Erkeklerde Cinsel İşlev Bozukluğu

Sertleşme Bozukluğu

- Herhangi bir cinsel etkinlik için yeterli sertleşmenin tekrarlayıcı ya da kalıcı biçimde sağlayamama ya da sürdürememe durumu olarak tanımlanmaktadır.
- Sertleşme bozukluğu tanısının konabilmesi için bu sorunun tekrarlayıcı veya uzun süreli olması gerekmektedir.
- Bu konudaki yaygın mitler nedeniyle, kişiler bir kez bile sertleşme sağlayamadıklarında paniğe kapılabilmekte ve hekim hekim dolaşabilmektedirler.
- Toplumda yaygın olarak rastlanır. Yaşla, sigara ve alkol kullanımı ile  diabetes mellitus ve hipertansiyon gibi sistematik hastalıklarla birlikte rastlanma sıklığı artar.
Sertleşme bozukluğu, psikolojik, bedensel nedenlerden kaynaklanabilir.   

Erken Boşalma

- Erken boşalma, çok az bir cinsel uyarıyla bile kişinin istemesinden daha önce boşalması, diğer bir deyişle boşalmasını denetleyememesi ya da istediği kadar erteleyememesidir.
- Süre asıl ölçüt olmamakla birlikte, birleşmeden önce boşalma ya da 1-3 dakikalık cinsel birleşme süresi kesin olarak erken boşalmadır.
- 4 ile 7 dakika arası ise ancak kişinin kendisinin ya da cinsel partnerinin sorun olarak görmesi, doyum sorunları yaşaması durumunda erken boşalma olarak kabul edilmektedir.
- Erken boşalma oranı, yapılan çalışmalarda %20-30 arasında çıkmaktadır.    Erken boşalmanın tek kalıcı tedavisi cinsel terapi ile kişiye boşalma kontrolünün öğretilmesidir.

Geç Boşalma  

- Erkeğin orgazm refleksinin istem dışı ketlenmesidir.
- Bilinçdışı hadım, kadınlara zarar verme korkusu, eşinin tatmini ile aşırı meşguliyet, kadınlara karşı öfke duyguları, performans kaygısı nedeniyle kendini cinsel deneyime

Tedavi

Cinsel terapilerde bilinmesi gereken önemli konuların en başında terapi sırasında ne yapıldığıdır? Cinsel terapi sırasında sadece konuşma tedavisi yapılır herhangi fiziksel bir muayene söz konusu değildir.

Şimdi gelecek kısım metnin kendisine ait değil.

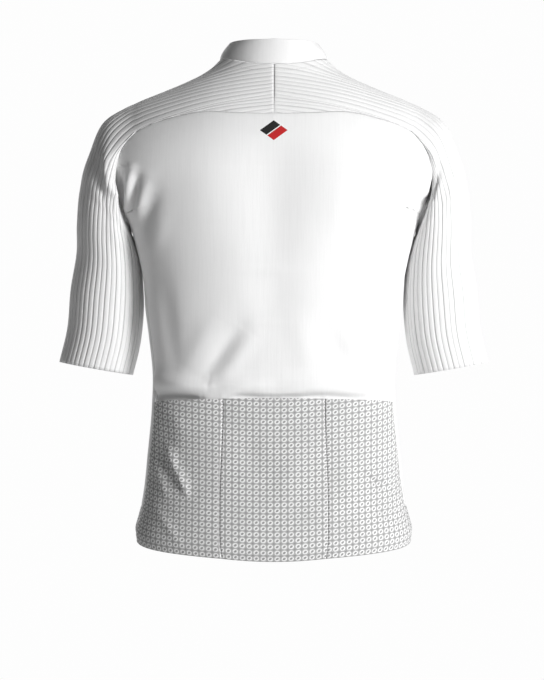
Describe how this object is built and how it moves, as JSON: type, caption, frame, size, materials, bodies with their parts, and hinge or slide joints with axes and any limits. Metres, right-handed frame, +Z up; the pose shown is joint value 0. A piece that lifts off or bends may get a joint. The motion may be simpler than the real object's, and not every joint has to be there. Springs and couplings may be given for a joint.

Cinsellik sağlıklı yaşamın önemli bir parçasıdır ve yaşanan cinsel işlev bozuklukları tedavi edilebilir. Cinsel sorunları paylaşmak başlangıçta kişi için rahatsız edici ve endişe verici olabilir. Tedavi süresince kişinin yargılanmadığı, kendisini rahat hissedebileceği ve konuşulanların gizlilik ve güven esasına dayandırıldığı bir ortam sunulur.

İlaç Tedavisi

Psikometrik Testler

Psikoterapiler (BDT, EMDR, Psikodinamik, Mindfulness, Hipnoterapi, Psikodrama, Şema, Aile, Grup)

Psikolojik Eğitim

Tedavi için evli, bekar, bir arada yaşayan, boşanmış, ayrılmış, çocuklu, daha önceden cinsel ilişki yaşamış ya da hiç cinsel birleşme yaşamamış, yetişkin ya da yaşlı, çift ya da bireysel olarak başvuruda bulunabilir. Tedavi ve değerlendirme sürecinde, başvuruda bulunan kişiden bir birlikteliği söz konusuysa çift olarak katılmaları istenebilir. Yapılan çalışmalar, çift olarak katılanların tedaviden yüzde 84 oranında olumlu yanıt aldıklarını ve tedaviye düzenli aralıklarla devam ettiklerini; tek olarak devam edenlerin ise yüzde 51 oranında kaldıklarını gösteriyor. Çiftler ile yürütülen tedaviler, sorunu devam ettiren faktörlere dair bilgi vermekte, çiftin iletişimini ortaya koymakta ve cinsel işlev bozukluğunu kişinin kendi sorunu olmaktan çıkarıp, yeniden yapılandırılmasına olanak sağlar. Eğer tedaviye çift olarak başvuruda bulunuluyorsa, cinsel öykü ve başvuruda bulunulan cinsel soruna ilişkin her bireyle önce ayrı ayrı görüşmeler düzenlenir. Daha sonrasında çiftlerle bir arada tedavi hedefleri ve görüşme aralıkları saptanır.

Cinsel işlev bozukluğu ile başa çıkmada, semptomları tanıma, erken fark etme, tedavi uyumunu ve sosyal-mesleki işlevselliği arttırmada psikoterapilerin yeri oldukça önemlidir. Cinsel Terapi ve Çift Terapisinin yanı sıra; Bilişsel Davranışçı Terapi, Çift Terapisi, EMDR (Göz Hareketleriyle Duyarsızlaştırma ve Yeniden İşleme), Psikodinamik, Mindfulness, Hipnoterapi, Psikodrama, Şema gibi terapi yöntemleri de kullanılabilmektedir. Tedaviye erken başlanması ve düzenli aralıklarla takibinin sağlanması, tedaviden alınan verimi artırır. Seanslar arasındaki sürenin uzaması, tedavinin devamlılığını bozmakta ve tedavi sürecinde öğrenilenlerin uygulanmasında güçlük yaratmaktadır.
 
Tedavi, etik kurallar çerçevesinde yapılır. Terapiler bilimsel kanıtlar çerçevesinde yapılır. Terapist, kişisel fikir ve deneyimlerini tavsiye olarak sunamaz. Kişiler, kendisine kötü hissettiren soruları yanıtlamak ya da çalışmaları yapmak zorunda değildir. Böyle durumlarda psikologla ve/veya doktorla bu sıkıntı paylaşılarak ortak çözüme ulaşılır.